123.誰かが悲しい出来事を話して泣いている時に、私も「なんてつらいの」と言いながら涙が出てこないのは気まずい。感動的な話を聞くととめどなく涙が流れてくるのに。

148.いたどりは虎の杖と書くらしい。虎なんて杖がなくてもよさそうな顔つきだけれど。文字にすると大げさな感じがする

149.さほど愛していない妻が体調を壊して長く病床にいるのは、男としては煩わしいだろうな

152.伏見稲荷に参詣しようと登っていて、途中で苦しくて休んでいると、40過ぎに見える女が元気に歩いているのを見ると、普段は目にもかけない様な人なのに今すぐあなたになりたいと思ってしまった

187.宮仕えをしている女のもとを訪ねる男が、そこで物を食べるのは見苦しい

212.月の光が窓から差し込んで、寝ている人たちの着物の上を白々と照らすのがハッとする美しさだった。こんな時にこそ人は歌を詠むのだろう

221.何より文句を言いたいのは、みすぼらしい車で貧乏くさい衣装を着て見物をする人

242.知性の欠ける人に限って利口ぶって、賢い人にあれこれ教えたりする

248.男というものは、誰かを思いやる気持ちや共感力が欠けている

249.世の中でやはりとても憂鬱なものといえば、人に嫌われること

250.男は考えられないくらい奇妙な生き物で、美しい女性を捨てて醜い女を妻にしたりする

252.噂話をしている人に腹を立てる人は理解ができない。何故なら人のうわさ話をしないではいられないから

290.気に入った歌をその辺の下女が口ずさんでいたらがっかりする

291.そこそこの身分の男を下女が褒めるなら、男は直ぐに下に見られてしまう。むしろ下女には悪口を言われるくらいがいい


■紫式部の清少納言評

紫式部と清少納言は面識があったかどうかは分かっておりませんが、紫式部は清少納言のことを痛烈に批判しております。

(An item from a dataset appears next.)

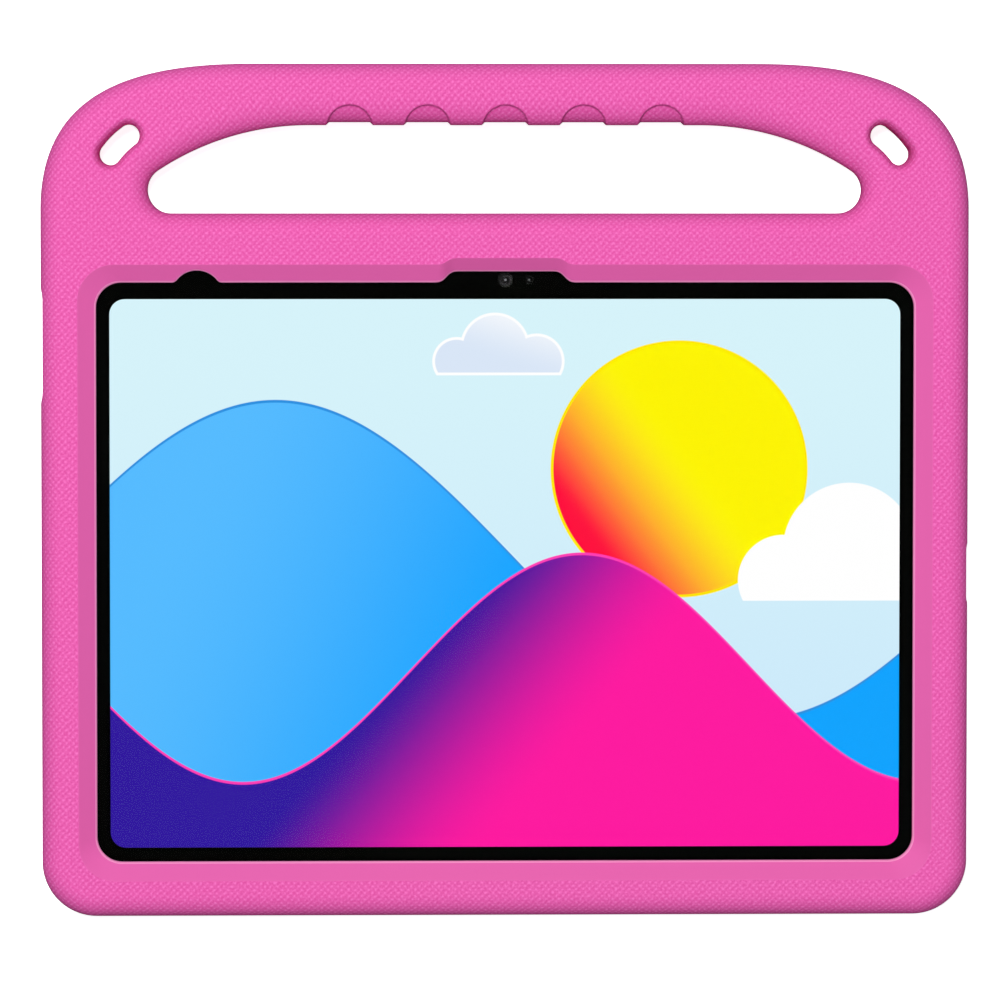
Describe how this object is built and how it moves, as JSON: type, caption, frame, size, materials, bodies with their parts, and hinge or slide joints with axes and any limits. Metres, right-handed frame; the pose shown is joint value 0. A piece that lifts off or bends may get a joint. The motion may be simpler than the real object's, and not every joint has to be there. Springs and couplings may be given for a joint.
{
  "type": "kids tablet case",
  "caption": "One-piece moulded foam tablet case with an arched carrying handle, finger grooves, strap slots and a bevelled screen window, shown holding a tablet.",
  "frame": {"origin": "middle of the case's outline, on the surface that its flat back rests on", "axes": "+Z out of the screen, +Y from the lower edge towards the carrying handle, +X to the right of someone facing the screen"},
  "size_m": [0.2664, 0.245, 0.0185],
  "materials": {
    "pink_foam": "matte moulded EVA foam with a fine raised grain",
    "anodised_aluminium": "bead-blasted and anodised, satin",
    "lit_screen": null,
    "black_print": "black print seen through the cover glass",
    "clear_glass": "clear polished cover glass",
    "lens": "dark coated lens",
    "socket_steel": "drawn stainless steel",
    "black_plastic": "moulded black plastic"
  },
  "bodies": {
    "case_with_tablet": {"case_body": "pink_foam", "tablet_housing": "anodised_aluminium", "tablet_display": "lit_screen", "tablet_border": "black_print", "tablet_glass": "clear_glass", "front_camera": "lens", "light_sensor": "lens", "charging_socket_shell": "socket_steel", "charging_socket_tongue": "black_plastic", "rear_camera_ring": "anodised_aluminium", "rear_camera_lens": "lens"},
    "power_key": {"power_key": "anodised_aluminium"}
  },
  "joints": [
    {"name": "power_key_press", "type": "slide", "parent": "case_with_tablet", "child": "power_key", "axis": [1, 0, 0], "range_m": [0, 0.0003], "stiffness_N_per_m": 2500}
  ]
}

清少納言という人は、まるで得意げな顔をして、漢字をこれでもかと書き散らしているけれど、その学識の程度をよく見れば、実は未熟な部分が目立つ。 人と違うこと、つまり個性をひたすら追い求める人というのは、やがて周りと比べて見劣りし、将来は残念なことになってしまう。

た風流を気取る人は、普通なら何とも思わないような場面にまで「いとをかし」と感動し、何でもかんでも拾い集める。 でもそうやって無理を重ねるうちに、現実とのズレが大きくなり、周りから見れば浮ついた態度に見えてしまう。 結局、そういう人の行き着く先って、どうなるんだろうね。